学習講演③では、赤井書記長が、各地でとりくまれてきた人権のまちづくり運動の成果と同時に、被差別部落への人口流入や、若年層の地域外への流出、単身高齢者や貧困率の比率の高さなど、部落外の今後の社会的課題が、一足先に現在あらわれている被差別部落から課題解決を先進的にとりくむ、といった実践が必要と提起。またインターネットで各地の部落を暴く差別行為が横行するなかで、部落を離れた当事者にどう寄り添っていくのか、など課題を提起した。
九州ブロックは11月9日午後、福岡市内の福岡県部落解放センターでひらき7県連110人が参加した。
九州ブロックの組坂繁之・議長が「ウクライナではいまだに激しい戦闘が続くなど、人権・平和・環境の課題が大きく後退している。岸田政権のもとで改憲策動が強まっており、軍事費も増大しているなかで、人権侵害救済法の制定に向けて、人権確立を軸にした政治勢力の結集をすすめていかなければならない。さらに狭山の闘いなど、中央解放学校でしっかり学んで県連・支部に持ち帰って頑張ってほしい」とよびかけた。

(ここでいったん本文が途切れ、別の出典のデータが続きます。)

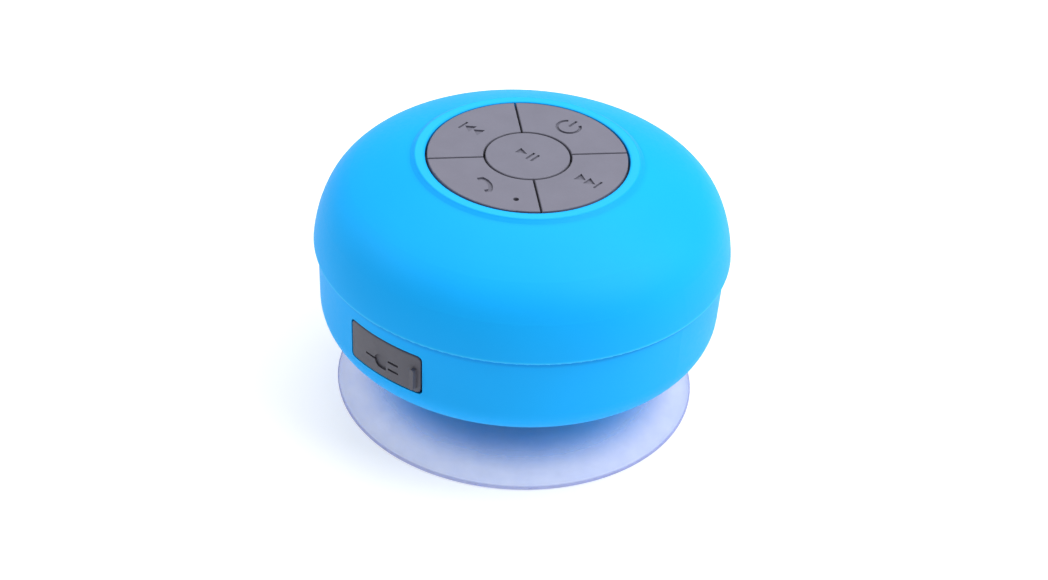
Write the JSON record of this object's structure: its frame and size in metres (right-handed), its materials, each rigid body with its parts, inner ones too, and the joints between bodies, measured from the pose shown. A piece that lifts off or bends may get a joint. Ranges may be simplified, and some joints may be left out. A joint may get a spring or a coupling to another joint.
{
  "type": "shower speaker",
  "caption": "Round waterproof speaker in a soft skin, with a five-key pad on top, a rubber flap over its charging socket and a suction cup under it.",
  "frame": {"origin": "centre of the suction cup's sealing rim, on the surface it stands on", "axes": "+Z along the puck's axis, up out of the key pad; the charging flap faces -Y"},
  "size_m": [0.086, 0.086, 0.0563],
  "materials": {
    "skin_blue": "soft-touch matte silicone",
    "key_grey": "soft matte silicone",
    "flap_grey": "matte silicone",
    "cup_clear": "translucent soft PVC, slightly blue",
    "abs_dark": "fine textured ABS",
    "abs_white": "switch and connector nylon",
    "seal_black": "nitrile",
    "steel_screw": "zinc plated",
    "steel_shell": "nickel plated sheet",
    "board_green": "solder mask",
    "chip_black": "moulded epoxy",
    "ferrite": "sintered ferrite",
    "can_aluminium": "drawn can",
    "led_clear": "clear epoxy",
    "cell_foil": "pouch foil",
    "foam_black": "closed cell foam",
    "mesh_black": "woven acoustic mesh",
    "frame_steel": "black pressed steel",
    "iron_zinc": "zinc plated iron",
    "paper_cone": "coated paper",
    "spider_cloth": "resin treated cloth",
    "coil_copper": "enamelled copper wire",
    "fibre_board": "pressed fibre",
    "wire_red": "PVC insulation",
    "wire_black": "PVC insulation"
  },
  "bodies": {
    "cup": {"suction_cup": "cup_clear"},
    "stud": {"cup_stud": "abs_dark"},
    "stud_ring": {"stud_o_ring": "seal_black"},
    "play_button": {"play_key": "key_grey", "play_switch_stem": "chip_black"},
    "next_button": {"next_key": "key_grey", "next_switch_stem": "chip_black"},
    "power_button": {"power_key": "key_grey", "power_switch_stem": "chip_black"},
    "previous_button": {"previous_key": "key_grey", "previous_switch_stem": "chip_black"},
    "phone_button": {"phone_key": "key_grey", "phone_switch_stem": "chip_black"},
    "flap": {"port_flap": "flap_grey"},
    "speaker": {"silicone_skin": "skin_blue", "upper_housing": "abs_dark", "lower_housing": "abs_dark", "base_plate": "abs_dark", "splash_mesh": "mesh_black", "keypad_mat": "key_grey", "main_board": "board_green", "switch_cases": "steel_shell", "microphone": "can_aluminium", "microphone_boot": "seal_black", "status_led": "led_clear", "radio_chip": "chip_black", "amplifier_chip": "chip_black", "memory_and_crystal": "chip_black", "power_inductors": "ferrite", "capacitor_cans": "can_aluminium", "battery_connector": "abs_white", "speaker_connector": "abs_white", "housing_screws": "steel_screw", "board_screws": "steel_screw", "base_screws": "steel_screw", "battery_cell": "cell_foil", "battery_pad": "foam_black", "driver_gasket": "foam_black", "driver_frame": "frame_steel", "driver_front_plate": "iron_zinc", "driver_magnet": "ferrite", "driver_yoke": "iron_zinc", "voice_coil": "coil_copper", "driver_spider": "spider_cloth", "driver_cone": "paper_cone", "driver_dust_cap": "paper_cone", "driver_surround": "seal_black", "driver_clamp": "abs_dark", "driver_screws": "steel_screw", "driver_terminals": "fibre_board", "housing_seal": "seal_black", "charge_board": "board_green", "charge_socket": "steel_shell", "charge_board_screws": "steel_screw", "flap_tether": "flap_grey", "battery_lead_red": "wire_red", "battery_lead_black": "wire_black", "speaker_leads": "wire_black", "charge_leads": "wire_red"}
  },
  "joints": [
    {"name": "cup_press", "type": "slide", "parent": "cup", "child": "stud", "axis": [0, 0, -1], "range_m": [0, 0.004], "stiffness_N_per_m": 3000, "deforming": ["suction_cup"]},
    {"name": "cup_swivel", "type": "hinge", "parent": "stud", "child": "stud_ring", "pos_m": [0, 0, 0.0199], "axis": [0, 0, 1], "continuous": true},
    {"name": "speaker_pull_off", "type": "slide", "parent": "stud_ring", "child": "speaker", "axis": [0, 0, 1], "range_m": [0, 0.016]},
    {"name": "play_press", "type": "slide", "parent": "speaker", "child": "play_button", "axis": [0, 0, -1], "range_m": [0, 0.00035], "stiffness_N_per_m": 600},
    {"name": "next_press", "type": "slide", "parent": "speaker", "child": "next_button", "axis": [0, 0, -1], "range_m": [0, 0.00035], "stiffness_N_per_m": 600},
    {"name": "power_press", "type": "slide", "parent": "speaker", "child": "power_button", "axis": [0, 0, -1], "range_m": [0, 0.00035], "stiffness_N_per_m": 600},
    {"name": "previous_press", "type": "slide", "parent": "speaker", "child": "previous_button", "axis": [0, 0, -1], "range_m": [0, 0.00035], "stiffness_N_per_m": 600},
    {"name": "phone_press", "type": "slide", "parent": "speaker", "child": "phone_button", "axis": [0, 0, -1], "range_m": [0, 0.00035], "stiffness_N_per_m": 600},
    {"name": "flap_swing", "type": "hinge", "parent": "speaker", "child": "flap", "pos_m": [-0.00926, -0.04092, 0.0278], "axis": [0, 0, -1], "range_deg": [0, 105]}
  ]
}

第1講は、石元清英・関西大学名誉教授が「なぜ若者は部落にマイナスイメージをもってしまうのか―部落に対する誤解や偏見の実態について考える―」、第2講は、片岡副委員長が「第3次狭山再審闘争の勝利に向けて」、第3講は、赤井書記長が「水平社100年とこれからの部落解放運動」をテーマに講演した。
講演後の意見発表や質疑では、▽狭山再審署名を集めるために活用する教宣物の要望▽狭山の街頭署名をおこなうと若い世代が署名をしてくれる。狭山事件をインターネットで知るという新しい傾向がみられる▽第1次ベビーブーム世代(810万人)が75歳以上になる2025年問題を学習して対応してきたが、現実に地区内の高齢者が増え、支部の役員をする人がいない。子ども会で育った人でも、仕事の関係などで地区外に出ることも多い。どうしたらいいのか悪戦苦闘。高齢者を守るという生活課題では他の運動団体とも連帯している、などの発言があった。
西島委員長は、「「全国水平社創立100周年〜部落解放同盟―新たなる決意」を具体化していかなければならない。今後、プロジェクトをつくって作業をしていく。中央解放学校でも問題提起をして双方向で議論しながら、これからの部落解放運動のめざすべき方向を明確にしていくことが求められている。狭山の教宣物を活用して、緊急20万署名を年内に達成していこう。10月末から3日間、インターネットで狭山広告にとりくんだ。若者に向けたものだが、さらに世論を広げ、鑑定人尋問を実現していかなければならない。インターネット上の部落差別情報への対策も重要な課題である。人権侵害救済制度の確立は、2002年、小泉内閣の時代に「人権擁護法案」として閣議決定されて国会審議もされたが廃案になった。この人権侵害救済法のとりくみの妨害者という役割をはたしてきたのが旧統一教会である。いま、大きな社会問題になっているが、われわれは、人権と平和を軸にした政治勢力の結集に向けて全力をあげなければならない。そうした闘いを着実にすすめていくためにも、今後、組織のありようもふくめて双方向の議論をすすめるなかで、つぎの時代の運動の方向性をあらためて提起していきたい」とまとめた。